From the fuse I can determine that this switching supply is somewhere in the 100 to 110W range (49V & 2.5A fuse). The items that I'm aware of that would require 24V or 12V and high current in an LCD TV are the backlighting & LCD panel IR heating. I would expect that both of these functions would be generated by the backlight inverter.
Switching power supplies can be very robust if designed properly. The same for the backlight inverter as it is also some sort of switching power supply I would assume.
Should I just replace both the backlight inerter and the power supply board and be done with it?
I think I'll wait until I get the correct fuses.
Then I'll disconnect the backlight inverter and replace the fuse. Apply power and see if I've got voltage regulation out of the switching power supply.
But from "tvparts4less.com" I can get:
Rebuilt backlight inverter SSI460-22B01 for $174 - $75 refund for my bad board
Rebuilt power supply PE0626C for $174 - $75 refund for my bad board
So for about $200 I can be back up and running. I just don't know anything about the vendor.

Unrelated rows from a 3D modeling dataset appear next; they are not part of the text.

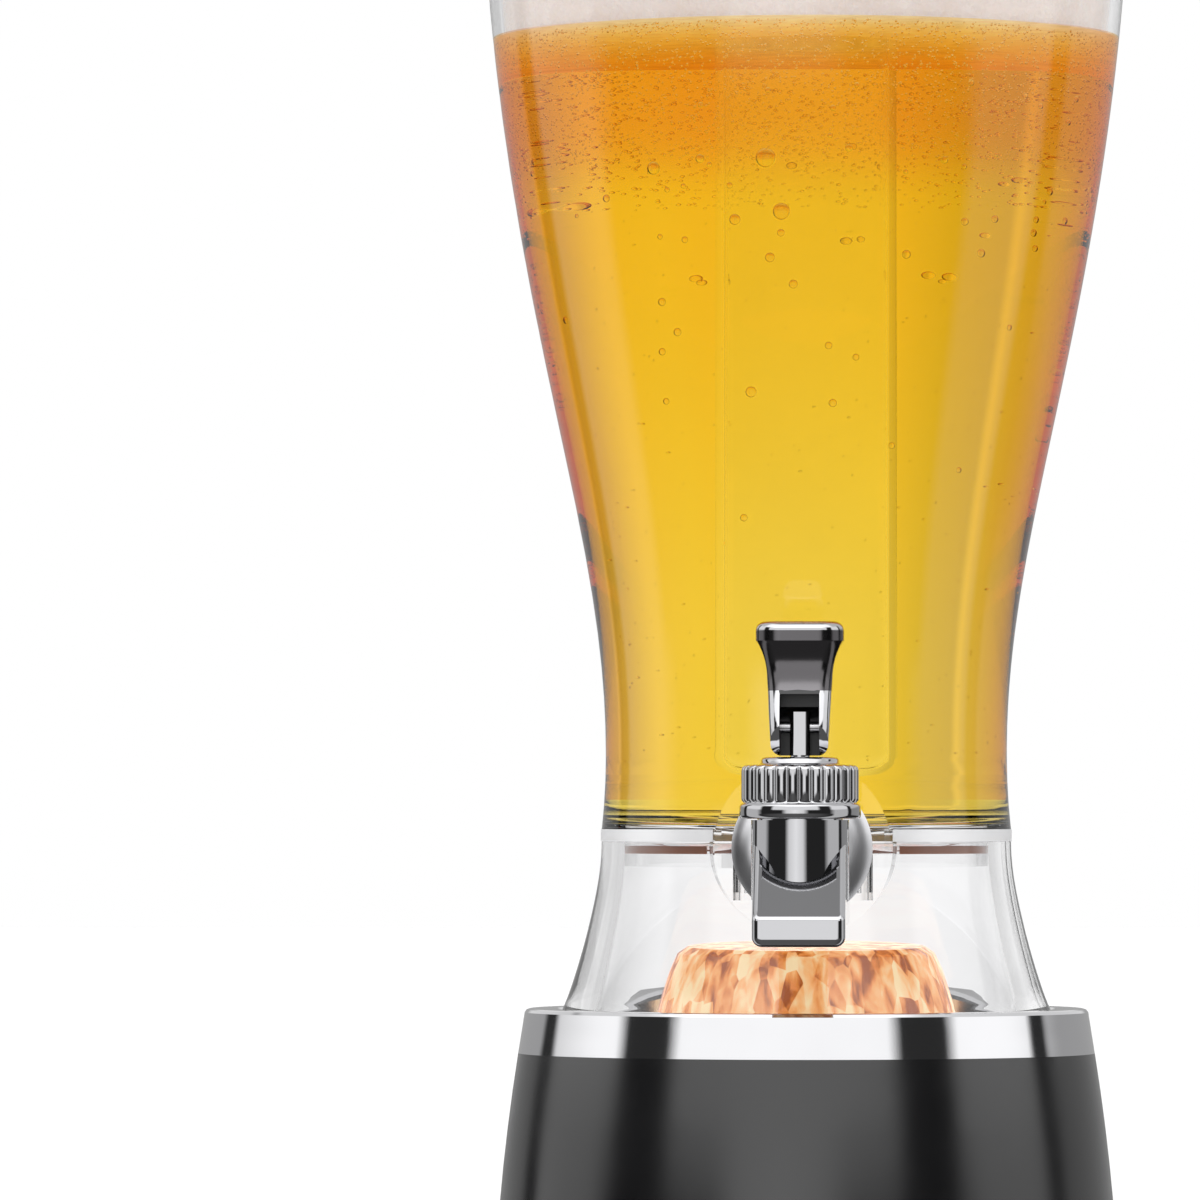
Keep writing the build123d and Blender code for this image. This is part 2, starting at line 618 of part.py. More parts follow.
LEVER_TOP = 211.5
CAP_TOP = 216.6
SLOT_HALF = 5.2
cam_end = cam_point(radians(LEVER_SWING + 6))

with BuildPart() as lever:
    # side view
    with BuildSketch(Plane.YZ) as lever_side:
        with BuildLine():
            Spline(*[cam_point(radians(LEVER_SWING + 6) * i / 8) for i in range(9)])
            Line(cam_point(0), (-VALVE_Y + 4.0, PIN_Z - CAM_REST))
            ThreePointArc(
                (-VALVE_Y + 4.0, PIN_Z - CAM_REST),
                (-VALVE_Y + 6.6, PIN_Z - CAM_REST + 0.9),
                (-VALVE_Y + 7.6, PIN_Z - CAM_REST + 3.0),
            )
            Line((-VALVE_Y + 7.6, PIN_Z - CAM_REST + 3.0), (-VALVE_Y + 5.6, 203.0))
            ThreePointArc((-VALVE_Y + 5.6, 203.0), (-VALVE_Y + 5.8, 207.6), (-VALVE_Y + 7.0, LEVER_TOP))
            Line((-VALVE_Y + 7.0, LEVER_TOP), (-VALVE_Y - 9.0, LEVER_TOP))
            Spline((-VALVE_Y - 9.0, LEVER_TOP), (-VALVE_Y - 7.4, 203.0), cam_end,
                   tangents=((0.5, -1), (-0.25, -1)))
        make_face()
    extrude(lever_side.sketch, amount=14, both=True)
    # front view
    with BuildSketch(Plane.XZ.offset(VALVE_Y - 20)) as lever_front:
        with BuildLine():
            Line((-4.6, PIN_Z - CAM_REST), (4.6, PIN_Z - CAM_REST))
            ThreePointArc((4.6, PIN_Z - CAM_REST), (6.7, PIN_Z - CAM_REST + 0.9), (7.5, PIN_Z - CAM_REST + 3))
            Line((7.5, PIN_Z - CAM_REST + 3), (8.5, 202.0))
            ThreePointArc((8.5, 202.0), (9.3, 207.2), (11.2, LEVER_TOP))
            Line((11.2, LEVER_TOP), (-11.2, LEVER_TOP))
            ThreePointArc((-11.2, LEVER_TOP), (-9.3, 207.2), (-8.5, 202.0))
            Line((-8.5, 202.0), (-7.5, PIN_Z - CAM_REST + 3))
            ThreePointArc((-7.5, PIN_Z - CAM_REST + 3), (-6.7, PIN_Z - CAM_REST + 0.9), (-4.6, PIN_Z - CAM_REST))
        make_face()
    extrude(lever_front.sketch, amount=50, mode=Mode.INTERSECT)
    # rounded corners all the way up to the flared top: (height, half-width, front, back)
    sections = []
    for height, half_width, front, back in [
        (180.0, 7.6, 98.9, 79.0),
        (191.0, 8.0, 98.9, 79.6),
        (202.0, 8.6, 94.4, 81.4),
        (207.2, 9.5, 94.2, 81.2),
        (LEVER_TOP, 11.4, 96.2, 79.8),
    ]:
        with BuildSketch(Plane.XY.offset(height)) as slice_outline:
            with Locations((0, -(front + back) / 2)):
                RectangleRounded(2 * half_width, front - back, 3.6)
        sections.append(slice_outline.sketch)
    loft(sections, mode=Mode.INTERSECT)
    # slot for the stem's blade, open in front and below, and the pin's hole
    with BuildSketch(Plane.YZ) as slot:
        with Locations((-VALVE_Y, PIN_Z)):
            Circle(5.3)
        with BuildLine():
            Polyline(
                (-VALVE_Y - 20, 170), (-VALVE_Y + 5.3, 170), (-VALVE_Y + 5.3, PIN_Z),
                (-VALVE_Y, PIN_Z + 5.3), (-VALVE_Y, PIN_Z + 8.6), (-VALVE_Y - 20, PIN_Z + 8.6), close=True,
            )
        make_face()
    extrude(slot.sketch, amount=SLOT_HALF, both=True, mode=Mode.SUBTRACT)
    with BuildSketch(Plane.YZ) as pin_bore:
        with Locations((-VALVE_Y, PIN_Z)):
            Circle(PIN_R)
    extrude(pin_bore.sketch, amount=14, both=True, mode=Mode.SUBTRACT)
lever.part.label = "lever"

with BuildPart() as lever_pin:
    with BuildSketch(Plane.YZ) as pin_outline:
        with Locations((-VALVE_Y, PIN_Z)):
            Circle(PIN_R)
    extrude(pin_outline.sketch, amount=7.6, both=True)
lever_pin.part.label = "lever_pin"

with BuildPart() as lever_cap:
    with BuildSketch(Plane.XY.offset(LEVER_TOP)):
        with Locations((0, -VALVE_Y - 1)):
            RectangleRounded(23.0, 17.0, 6.5)
    extrude(amount=CAP_TOP - LEVER_TOP)
    fillet(lever_cap.faces().sort_by(Axis.Z)[-1].edges(), 2.4)
lever_cap.part.label = "lever_cap"

# ---------------------------------------------------------------- top
LID_FOOT = RIM_Z + LID_GAP
PLUG_R = 83.4
with BuildPart() as lid:
    with BuildSketch(Plane.XZ) as lid_outline:
        with BuildLine():
            Polyline(
                (TUBE_R + 0.5, LID_CROWN_Z - 3.5),
                (TUBE_R + 0.5, LID_CROWN_Z),
                (27.0, LID_CROWN_Z),
            )
            ThreePointArc((27.0, LID_CROWN_Z), (62.0, LID_FOOT + 8.2), (LID_EDGE_R - 2.5, LID_FOOT + 4.6))
            ThreePointArc(
                (LID_EDGE_R - 2.5, LID_FOOT + 4.6), (LID_EDGE_R - 0.6, LID_FOOT + 3.6), (LID_EDGE_R, LID_FOOT + 1.8)
            )
            Polyline(
                (LID_EDGE_R, LID_FOOT + 1.8),
                (LID_EDGE_R, LID_FOOT),
                (PLUG_R, LID_FOOT),
                (PLUG_R, 426.4),
                (PLUG_R - 1.2, 426.4),
                (PLUG_R - 1.2, 423.6),
                (PLUG_R, 423.6),
                (PLUG_R, 420.0),
                (PLUG_R - 2.6, 420.0),
                (PLUG_R - 2.6, LID_FOOT),
            )
            ThreePointArc((PLUG_R - 2.6, LID_FOOT), (60.0, LID_FOOT + 4.8), (TUBE_R + 0.5, LID_CROWN_Z - 3.5))
        make_face()
    revolve(axis=Axis.Z)
lid.part.label = "lid"

with BuildPart() as lid_gasket:
    ring(PLUG_R + 0.6, 423.6, 426.4, inner=PLUG_R - 1.2)
lid_gasket.part.label = "lid_gasket"

TUBE_IN = TUBE_R - TUBE_WALL
TUBE_FLANGE = LID_CROWN_Z + LID_GAP
with BuildPart() as ice_tube:
    with BuildSketch(Plane.XZ) as tube_outline:
        with BuildLine():
            Line((0, TUBE_FOOT_Z), (TUBE_R - 6, TUBE_FOOT_Z))
            ThreePointArc(
                (TUBE_R - 6, TUBE_FOOT_Z),
                (TUBE_R - 6 * (1 - sqrt(0.5)), TUBE_FOOT_Z + 6 * (1 - sqrt(0.5))),
                (TUBE_R, TUBE_FOOT_Z + 6),
            )
            Polyline(
                (TUBE_R, TUBE_FOOT_Z + 6),
                (TUBE_R, TUBE_FLANGE),
                (24.5, TUBE_FLANGE),
                (24.5, TUBE_FLANGE + 2.5),
                (TUBE_IN, TUBE_FLANGE + 2.5),
                (TUBE_IN, TUBE_FOOT_Z + 6),
            )
            ThreePointArc(
                (TUBE_IN, TUBE_FOOT_Z + 6),
                (TUBE_IN - 4 * (1 - sqrt(0.5)), TUBE_FOOT_Z + 2 + 4 * (1 - sqrt(0.5))),
                (TUBE_IN - 4, TUBE_FOOT_Z + 2),
            )
            Line((TUBE_IN - 4, TUBE_FOOT_Z + 2), (0, TUBE_FOOT_Z + 2))
            Line((0, TUBE_FOOT_Z + 2), (0, TUBE_FOOT_Z))
        make_face()
    revolve(axis=Axis.Z)
ice_tube.part.label = "ice_tube"

CAP_FOOT = TUBE_FLANGE + 2.5 + LID_GAP
CAP_PLUG_R = TUBE_IN - 1.0
with BuildPart() as ice_tube_cap:
    with BuildSketch(Plane.XZ) as knob_outline:
        with BuildLine():
            Polyline(
                (0, CAP_FOOT - 9),
                (CAP_PLUG_R, CAP_FOOT - 9),
                (CAP_PLUG_R, CAP_FOOT - 6.2),
                (CAP_PLUG_R - 1.2, CAP_FOOT - 6.2),
                (CAP_PLUG_R - 1.2, CAP_FOOT - 3.8),
                (CAP_PLUG_R, CAP_FOOT - 3.8),
                (CAP_PLUG_R, CAP_FOOT),
                (25.0, CAP_FOOT),
                (25.0, CAP_FOOT + 2.0),
            )
            ThreePointArc((25.0, CAP_FOOT + 2.0), (20.0, CAP_FOOT + 3.6), (13.0, CAP_FOOT + 4.4))
            ThreePointArc((13.0, CAP_FOOT + 4.4), (11.4, CAP_FOOT + 7.0), (12.6, CAP_FOOT + 10.4))
            ThreePointArc((12.6, CAP_FOOT + 10.4), (10.4, CAP_FOOT + 13.0), (6.0, CAP_FOOT + 14.4))
            Line((6.0, CAP_FOOT + 14.4), (0, CAP_FOOT + 14.4))
            Line((0, CAP_FOOT + 14.4), (0, CAP_FOOT - 9))
        make_face()
    revolve(axis=Axis.Z)
ice_tube_cap.part.label = "ice_tube_cap"

with BuildPart() as cap_seal:
    ring(CAP_PLUG_R + 0.6, CAP_FOOT - 6.2, CAP_FOOT - 3.8, inner=CAP_PLUG_R - 1.2)
cap_seal.part.label = "cap_seal"

# ---------------------------------------------------------------- files
pieces = [
    non_slip_mat, bottom_plate, base_screws, base_shell, base_trim_ring,
    battery_holder, batteries, battery_contacts, battery_door, battery_door_screw,
    power_button, switch_body, button_spring,
    led_housing, led_board, leds, led_dome, lead_wires,
    skirt, skirt_screws, trim_band, vessel, vessel_seal,
    outer_gasket, escutcheon, tap_body, inner_gasket, shank_nut,
    bonnet_nut, stem_seal, valve_plug, valve_stem, valve_spring,
    lever, lever_pin, lever_cap,
    lid, lid_gasket, ice_tube, ice_tube_cap, cap_seal,
]
for piece in pieces:
    export_step(piece.part, f"parts/{piece.part.label}.step")
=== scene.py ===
import json
import math
import random

import bmesh
import bpy
import numpy as np
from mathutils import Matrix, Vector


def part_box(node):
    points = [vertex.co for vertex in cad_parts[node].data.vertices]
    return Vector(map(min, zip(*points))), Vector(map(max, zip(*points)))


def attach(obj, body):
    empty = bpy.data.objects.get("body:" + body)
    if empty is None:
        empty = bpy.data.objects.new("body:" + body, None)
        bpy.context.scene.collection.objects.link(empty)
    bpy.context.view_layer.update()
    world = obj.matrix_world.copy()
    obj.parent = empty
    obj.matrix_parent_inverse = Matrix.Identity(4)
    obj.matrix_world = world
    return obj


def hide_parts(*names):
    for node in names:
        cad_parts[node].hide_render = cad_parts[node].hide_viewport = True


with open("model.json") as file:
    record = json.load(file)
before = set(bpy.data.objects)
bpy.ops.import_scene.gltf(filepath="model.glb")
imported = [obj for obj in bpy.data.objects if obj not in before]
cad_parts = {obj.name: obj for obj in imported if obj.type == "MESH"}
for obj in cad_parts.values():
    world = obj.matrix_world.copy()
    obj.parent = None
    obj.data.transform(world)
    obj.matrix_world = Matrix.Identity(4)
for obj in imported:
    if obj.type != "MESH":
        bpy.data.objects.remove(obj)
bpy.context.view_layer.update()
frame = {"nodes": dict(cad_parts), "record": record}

nodes = frame["nodes"]
scene = bpy.context.scene
MM = 0.001
TOWER = "tower"


# ------------------------------------------------------------------ small helpers
def link(obj):
    scene.collection.objects.link(obj)
    return obj


def mesh_object(name, verts, faces, smooth=True):
    mesh = bpy.data.meshes.new(name)
    mesh.from_pydata([tuple(v) for v in verts], [], faces)
    mesh.validate()
    mesh.polygons.foreach_set("use_smooth", [smooth] * len(mesh.polygons))
    mesh.update()
    return link(bpy.data.objects.new(name, mesh))


def lathe(name, outline, segments=192, closed=True):
    """A mesh turned about Z from (radius, height) points; points with radius 0 close it on the axis."""
    verts, rings = [], []
    for radius, height in outline:
        if radius <= 0:
            rings.append([len(verts)])
            verts.append((0, 0, height))
            continue
        rings.append(list(range(len(verts), len(verts) + segments)))
        for i in range(segments):
            turn = 2 * math.pi * i / segments
            verts.append((radius * math.cos(turn), radius * math.sin(turn), height))
    faces = []
    pairs = list(zip(rings, rings[1:]))
    if closed and len(rings[0]) > 1 and len(rings[-1]) > 1:
        pairs.append((rings[-1], rings[0]))
    for low, high in pairs:
        for i in range(segments):
            j = (i + 1) % segments
            if len(low) == 1:
                faces.append((low[0], high[j], high[i]))
            elif len(high) == 1:
                faces.append((low[i], low[j], high[0]))
            else:
                faces.append((low[i], low[j], high[j], high[i]))
    return mesh_object(name, verts, faces)


def place(obj, body, slot, material, *replaced):
    """Puts the piece on what it rides on, gives it its finish and hides the CAD parts it replaces."""
    obj.data.materials.clear()
    obj.data.materials.append(material)
    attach(obj, body)
    if replaced:
        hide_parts(*replaced)
    return obj


# ------------------------------------------------------------------ materials
def new_material(name):
    material = bpy.data.materials.new(name)
    material.use_nodes = True
    tree = material.node_tree
    return material, tree, tree.nodes["Principled BSDF"]


def set_inputs(shader, **values):
    for key, value in values.items():
        shader.inputs[key.replace("_", " ")].default_value = value


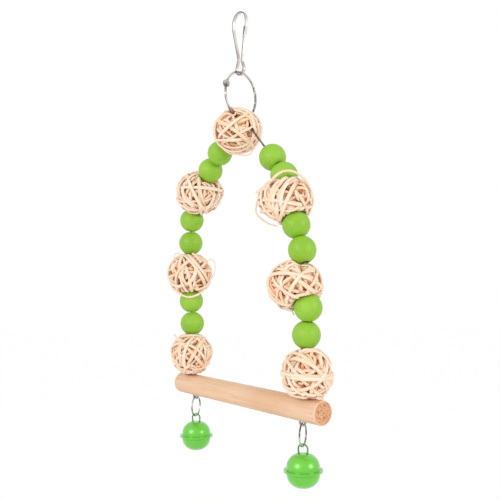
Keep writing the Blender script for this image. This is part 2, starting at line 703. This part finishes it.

I could just be trading one problem for a soon to be other problem.
I don't suppose you'll devulge who you buy your parts from.
I replaced the fuse and disconnected the backlight inverter and applied power. Fuse blew within a minute meaning the power supply is bad.
I'll order a power supply but there is a connector that I've not seen and don't know how to disconnect. It looks like solid metal wires bridging between the two power supplies. It is in the center of the attached picture. Is it fixed on one side and disconnected from the other? Does it disconnect from both sides / ends? It looks a bit fragile and I don't want to damage it when installing the new board.